観測史上最高の大雪がようやく融け、不老園の梅が咲き始めた3月1日、山梨学院高校で平成25年度第56回卒業式が行われた。今年度の卒業生は、普通科338名、英語科35名の合計373名。担任の教師が、一人ひとりの名前を読み上げ、壇上に上った生徒の代表に卒業証書が贈られた。師走の都大路を最速で駆け抜け、学校史上初、山梨県史上初の、全国高校駅伝優勝の快挙を達成させた男子駅伝部の卒業生5人に今年度の創立者古屋賞が贈られ、赤尾俊前生徒会長らに外部団体賞が贈られた。今年度の山梨学院高校は、ソフトボール部全国選抜大会山梨県勢初の準優勝、県高校総体大会史上初の男女総合アベック優勝、吹奏楽部4年連続西関東大会出場銀賞獲得、都大路駅伝部男子優勝・女子6位の 県勢最高成績、野球部20年振りセンバツ出場の朗報など、文武両面で光り輝く成績を残した。式を終えた卒業生は、前庭で待っていた部活の後輩らと別れを惜しみ、思い出を胸に、新たな道に踏み出して行った。
卒業式は、大勢の保護者が見守る中、午前10時から体育館で行われた。最初に、各クラスの担任の教師が、卒業生一人ひとりの名前を読み上げ、壇上に上った普通科と英語科の代表2人に卒業証書が手渡された。過去最多だった皆勤賞・精勤賞受賞者の紹介に続き、学校史上初、山梨県史上初の、全国高校駅伝優勝の快挙を達成させた男子駅伝部の上田健太、河村和樹、市谷龍太郎、矢ノ倉弘、西山令の卒業生5人に今年度の創立者古屋賞が贈られ、5人を代表し西山令主将が表彰状を受け取った。さらに、赤尾俊前生徒会長らに外部団体賞が贈られた。古屋忠彦校長は式辞の中で「何事に対しても謙虚であってほしい、他者のために何かをする人間であってほしい。

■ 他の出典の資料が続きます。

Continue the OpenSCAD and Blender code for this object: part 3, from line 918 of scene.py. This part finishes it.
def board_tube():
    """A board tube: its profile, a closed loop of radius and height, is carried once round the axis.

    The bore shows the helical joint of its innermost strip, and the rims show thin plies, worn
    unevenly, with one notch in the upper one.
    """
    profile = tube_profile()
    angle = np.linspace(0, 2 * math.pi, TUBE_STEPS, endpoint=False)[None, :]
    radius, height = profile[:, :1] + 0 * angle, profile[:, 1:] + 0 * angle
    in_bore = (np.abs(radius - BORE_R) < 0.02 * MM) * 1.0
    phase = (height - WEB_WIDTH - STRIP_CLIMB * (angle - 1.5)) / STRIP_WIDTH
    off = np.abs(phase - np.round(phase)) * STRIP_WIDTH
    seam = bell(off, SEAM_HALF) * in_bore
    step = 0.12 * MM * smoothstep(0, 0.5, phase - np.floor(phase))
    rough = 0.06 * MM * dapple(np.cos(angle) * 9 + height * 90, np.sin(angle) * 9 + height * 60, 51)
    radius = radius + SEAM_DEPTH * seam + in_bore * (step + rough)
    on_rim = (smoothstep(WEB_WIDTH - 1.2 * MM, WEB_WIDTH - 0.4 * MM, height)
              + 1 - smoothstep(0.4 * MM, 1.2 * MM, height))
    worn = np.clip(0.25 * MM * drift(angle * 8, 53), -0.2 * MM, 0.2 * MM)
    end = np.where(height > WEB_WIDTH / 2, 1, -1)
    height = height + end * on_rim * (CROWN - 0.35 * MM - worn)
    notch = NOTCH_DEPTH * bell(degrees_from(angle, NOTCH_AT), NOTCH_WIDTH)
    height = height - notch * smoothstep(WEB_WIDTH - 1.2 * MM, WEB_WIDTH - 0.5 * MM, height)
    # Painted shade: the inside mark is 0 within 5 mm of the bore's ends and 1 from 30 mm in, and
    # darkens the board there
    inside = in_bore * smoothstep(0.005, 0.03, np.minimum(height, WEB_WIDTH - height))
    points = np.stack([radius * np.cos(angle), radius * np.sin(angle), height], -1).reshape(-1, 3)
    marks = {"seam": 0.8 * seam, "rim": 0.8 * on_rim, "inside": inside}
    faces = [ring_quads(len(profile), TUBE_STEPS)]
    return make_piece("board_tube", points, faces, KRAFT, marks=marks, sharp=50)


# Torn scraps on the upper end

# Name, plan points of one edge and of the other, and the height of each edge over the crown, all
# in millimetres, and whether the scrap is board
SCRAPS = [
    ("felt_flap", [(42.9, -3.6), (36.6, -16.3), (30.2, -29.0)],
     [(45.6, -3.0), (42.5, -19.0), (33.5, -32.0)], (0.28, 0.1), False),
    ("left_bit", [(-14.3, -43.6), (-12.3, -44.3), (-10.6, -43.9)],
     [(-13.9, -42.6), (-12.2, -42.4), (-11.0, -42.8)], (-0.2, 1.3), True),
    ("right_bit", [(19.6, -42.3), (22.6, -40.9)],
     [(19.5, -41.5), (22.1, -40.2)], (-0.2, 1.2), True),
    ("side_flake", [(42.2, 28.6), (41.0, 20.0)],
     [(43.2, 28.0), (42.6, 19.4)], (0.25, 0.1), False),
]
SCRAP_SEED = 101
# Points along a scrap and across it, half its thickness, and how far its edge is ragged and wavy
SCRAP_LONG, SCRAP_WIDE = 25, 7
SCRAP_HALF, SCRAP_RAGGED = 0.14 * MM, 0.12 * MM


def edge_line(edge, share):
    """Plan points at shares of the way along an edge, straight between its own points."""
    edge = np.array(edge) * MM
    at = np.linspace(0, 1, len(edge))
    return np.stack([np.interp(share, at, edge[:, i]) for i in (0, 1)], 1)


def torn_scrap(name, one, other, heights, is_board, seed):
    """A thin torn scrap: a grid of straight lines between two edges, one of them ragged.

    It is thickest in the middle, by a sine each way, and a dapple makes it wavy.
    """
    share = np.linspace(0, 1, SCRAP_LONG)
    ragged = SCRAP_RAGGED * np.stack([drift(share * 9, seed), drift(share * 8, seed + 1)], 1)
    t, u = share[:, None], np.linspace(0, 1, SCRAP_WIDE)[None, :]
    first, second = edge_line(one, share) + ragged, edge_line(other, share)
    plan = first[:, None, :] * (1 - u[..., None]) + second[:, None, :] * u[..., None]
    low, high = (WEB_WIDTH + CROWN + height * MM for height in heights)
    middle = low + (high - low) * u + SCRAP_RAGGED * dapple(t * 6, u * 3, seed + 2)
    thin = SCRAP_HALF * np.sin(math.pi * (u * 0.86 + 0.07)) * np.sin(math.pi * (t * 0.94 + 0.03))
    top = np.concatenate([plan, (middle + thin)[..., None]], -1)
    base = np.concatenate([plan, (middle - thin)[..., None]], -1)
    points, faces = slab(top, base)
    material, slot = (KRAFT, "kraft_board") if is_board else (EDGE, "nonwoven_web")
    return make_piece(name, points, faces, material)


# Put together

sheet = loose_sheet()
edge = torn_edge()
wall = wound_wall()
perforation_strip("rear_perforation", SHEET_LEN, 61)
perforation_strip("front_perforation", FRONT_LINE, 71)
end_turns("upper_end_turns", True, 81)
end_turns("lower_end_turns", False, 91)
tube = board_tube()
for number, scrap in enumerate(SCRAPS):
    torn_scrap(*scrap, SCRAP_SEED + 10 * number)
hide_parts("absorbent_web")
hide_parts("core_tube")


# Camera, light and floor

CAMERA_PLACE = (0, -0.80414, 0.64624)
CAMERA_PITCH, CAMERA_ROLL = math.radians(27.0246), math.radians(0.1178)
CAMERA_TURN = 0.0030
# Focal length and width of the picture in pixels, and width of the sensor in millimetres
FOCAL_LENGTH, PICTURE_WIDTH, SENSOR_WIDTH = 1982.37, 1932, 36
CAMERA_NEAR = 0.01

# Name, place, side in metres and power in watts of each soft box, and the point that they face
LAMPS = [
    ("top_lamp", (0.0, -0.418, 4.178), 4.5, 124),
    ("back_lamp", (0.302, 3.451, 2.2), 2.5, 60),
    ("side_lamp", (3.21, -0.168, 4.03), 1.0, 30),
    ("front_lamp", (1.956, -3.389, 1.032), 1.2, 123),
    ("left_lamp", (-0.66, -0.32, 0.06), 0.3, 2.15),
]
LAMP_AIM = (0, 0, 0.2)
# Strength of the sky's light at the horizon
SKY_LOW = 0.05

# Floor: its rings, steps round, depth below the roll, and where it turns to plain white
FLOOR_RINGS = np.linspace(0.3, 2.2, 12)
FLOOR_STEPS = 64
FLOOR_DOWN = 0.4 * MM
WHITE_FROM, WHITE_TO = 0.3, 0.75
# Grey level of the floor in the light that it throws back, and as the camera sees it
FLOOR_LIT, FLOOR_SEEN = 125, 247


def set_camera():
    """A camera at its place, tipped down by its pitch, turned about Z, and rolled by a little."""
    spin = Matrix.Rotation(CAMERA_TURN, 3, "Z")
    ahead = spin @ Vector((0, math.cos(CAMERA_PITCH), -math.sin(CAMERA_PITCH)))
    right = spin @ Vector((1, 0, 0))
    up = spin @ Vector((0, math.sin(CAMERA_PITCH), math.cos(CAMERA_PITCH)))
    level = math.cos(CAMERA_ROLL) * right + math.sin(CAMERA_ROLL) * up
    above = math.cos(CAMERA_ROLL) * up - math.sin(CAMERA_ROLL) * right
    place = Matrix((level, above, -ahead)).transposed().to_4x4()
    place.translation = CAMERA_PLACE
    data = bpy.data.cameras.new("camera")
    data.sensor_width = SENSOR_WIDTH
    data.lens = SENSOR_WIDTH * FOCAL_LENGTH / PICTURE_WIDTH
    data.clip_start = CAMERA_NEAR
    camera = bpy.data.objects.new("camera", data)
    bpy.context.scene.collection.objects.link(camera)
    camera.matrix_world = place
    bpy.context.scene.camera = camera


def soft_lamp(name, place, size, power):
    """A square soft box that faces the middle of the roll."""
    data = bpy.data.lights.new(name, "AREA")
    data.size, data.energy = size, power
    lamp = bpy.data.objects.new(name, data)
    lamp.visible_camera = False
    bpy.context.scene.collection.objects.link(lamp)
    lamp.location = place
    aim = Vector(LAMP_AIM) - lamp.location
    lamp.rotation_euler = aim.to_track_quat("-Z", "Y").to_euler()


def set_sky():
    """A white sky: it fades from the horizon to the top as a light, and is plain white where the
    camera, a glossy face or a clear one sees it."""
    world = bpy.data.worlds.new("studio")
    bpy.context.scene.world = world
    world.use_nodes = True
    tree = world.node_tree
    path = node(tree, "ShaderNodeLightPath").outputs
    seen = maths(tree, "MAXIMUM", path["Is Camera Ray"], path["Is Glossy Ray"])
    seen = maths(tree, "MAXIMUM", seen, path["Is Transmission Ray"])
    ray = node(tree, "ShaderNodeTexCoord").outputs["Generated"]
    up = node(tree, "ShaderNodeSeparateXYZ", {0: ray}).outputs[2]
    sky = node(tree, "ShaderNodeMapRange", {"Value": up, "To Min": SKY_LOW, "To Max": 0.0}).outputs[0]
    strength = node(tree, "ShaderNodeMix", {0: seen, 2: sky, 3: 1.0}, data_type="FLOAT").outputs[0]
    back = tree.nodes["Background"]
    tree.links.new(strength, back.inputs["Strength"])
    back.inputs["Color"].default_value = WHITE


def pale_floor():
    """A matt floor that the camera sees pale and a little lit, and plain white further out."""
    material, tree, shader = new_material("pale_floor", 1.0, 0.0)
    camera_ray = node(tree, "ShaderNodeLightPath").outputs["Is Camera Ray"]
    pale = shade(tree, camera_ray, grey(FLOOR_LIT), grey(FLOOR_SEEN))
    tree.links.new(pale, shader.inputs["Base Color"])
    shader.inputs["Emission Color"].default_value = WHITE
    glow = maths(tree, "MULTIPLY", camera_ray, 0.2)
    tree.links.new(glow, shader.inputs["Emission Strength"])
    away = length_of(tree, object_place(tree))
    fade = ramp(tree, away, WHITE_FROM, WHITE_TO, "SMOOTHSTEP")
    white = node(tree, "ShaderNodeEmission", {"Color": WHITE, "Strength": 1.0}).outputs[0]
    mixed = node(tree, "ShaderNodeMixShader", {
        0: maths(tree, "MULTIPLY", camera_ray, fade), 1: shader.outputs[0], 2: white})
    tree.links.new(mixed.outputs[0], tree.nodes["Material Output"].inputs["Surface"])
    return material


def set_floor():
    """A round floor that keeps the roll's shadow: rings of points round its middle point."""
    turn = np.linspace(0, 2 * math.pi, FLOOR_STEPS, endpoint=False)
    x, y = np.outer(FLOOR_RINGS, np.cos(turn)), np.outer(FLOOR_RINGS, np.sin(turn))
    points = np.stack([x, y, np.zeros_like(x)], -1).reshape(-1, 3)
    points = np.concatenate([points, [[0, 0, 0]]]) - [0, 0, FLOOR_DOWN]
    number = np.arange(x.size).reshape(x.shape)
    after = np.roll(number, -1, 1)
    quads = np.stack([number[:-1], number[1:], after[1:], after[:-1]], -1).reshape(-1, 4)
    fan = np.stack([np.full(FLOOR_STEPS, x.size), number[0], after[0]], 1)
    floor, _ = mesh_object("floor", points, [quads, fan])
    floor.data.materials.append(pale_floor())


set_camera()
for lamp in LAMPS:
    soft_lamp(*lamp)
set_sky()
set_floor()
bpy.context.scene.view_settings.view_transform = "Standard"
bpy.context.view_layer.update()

そして、言葉の使い方を学ぶことを勧めます。これからの長い人生をより良く生きて行くためにも、相手の立場を考え、言葉を大切にする人間として、健やかに成長して行ってほしいと願っています」とはなむけの言葉を贈った。在校生代表の鈴木理奈生徒会長は「目の前のハードルを越えるための努力を日々惜しまなかった先輩方は私たちの模範であり、憧れの存在でした。先輩方がして下さったように、私たちも後輩たちの背を押し、山梨学院高校の伝統をさらに発展させて行くことを誓います」と送辞を述べた。卒業生を代表して答辞を述べた生徒会前副会長の星野百萌さんは「私たちは、今、新たな扉の前に立っています。3年間はとても濃い毎日だったのに、あっという間に過ぎ去って行きました。扉の向こうの未来に不安を感じ、この場所にまだ留まりたいと思っている自分がいます。みんな、怖いんです、本当は不安で、不安で、仕方がないんです。それでも目の前の扉を開けずにはいられない。たくさんの仲間と過ごした日々と、思い出を胸に、新たな道を歩み続けて行きます」と涙を堪えながら素晴らしい別れの言葉を述べた。卒業生は、野球部OBのシンガーソングライター伸太郎さんの曲「それぞれの旅立ち」が流れる中、あるものは笑いながら、あるものは涙を流しながら、別れの花道を歩いて行った。
卒業式を終えたあとの前庭では、部活の後輩たちが先輩たちを送り出す光景があちこちで繰り広げられた。ソフト部はグラウンドと同じように円陣を組み「Go We are Fine!」と先輩を送り出した。全国選抜大会準優勝投手となり山学大に進む小林咲嬉投手は「勉強と部活動を両立させることが出来ました。高校で日本一になれなかったので、大学で日本一をめざし、日本代表になれるよう頑張りたい」と抱負を語った。野球部は卒業生一人一人を後輩たちが胴上げで手荒く祝福した。主将を務め山学大に進む大下拓馬選手は「3年間あっという間だったなと思います。高校では悔しい思いの方が多かったので、大学では1年から試合に出れるよう練習に励み、高校での悔しさを大学で晴らしたい」と大学でのリベンジを誓った。チアリーダー部は一人一人が思いを語り、ゴルフ部は後輩たちが先輩に寄せ書きを贈り、吹奏楽部はブーケを贈った。373人の卒業生は、想い出と思いをその胸に詰め込み、酒折の学び舎から旅立って行った。一人一人が放つ光は永久に輝かん!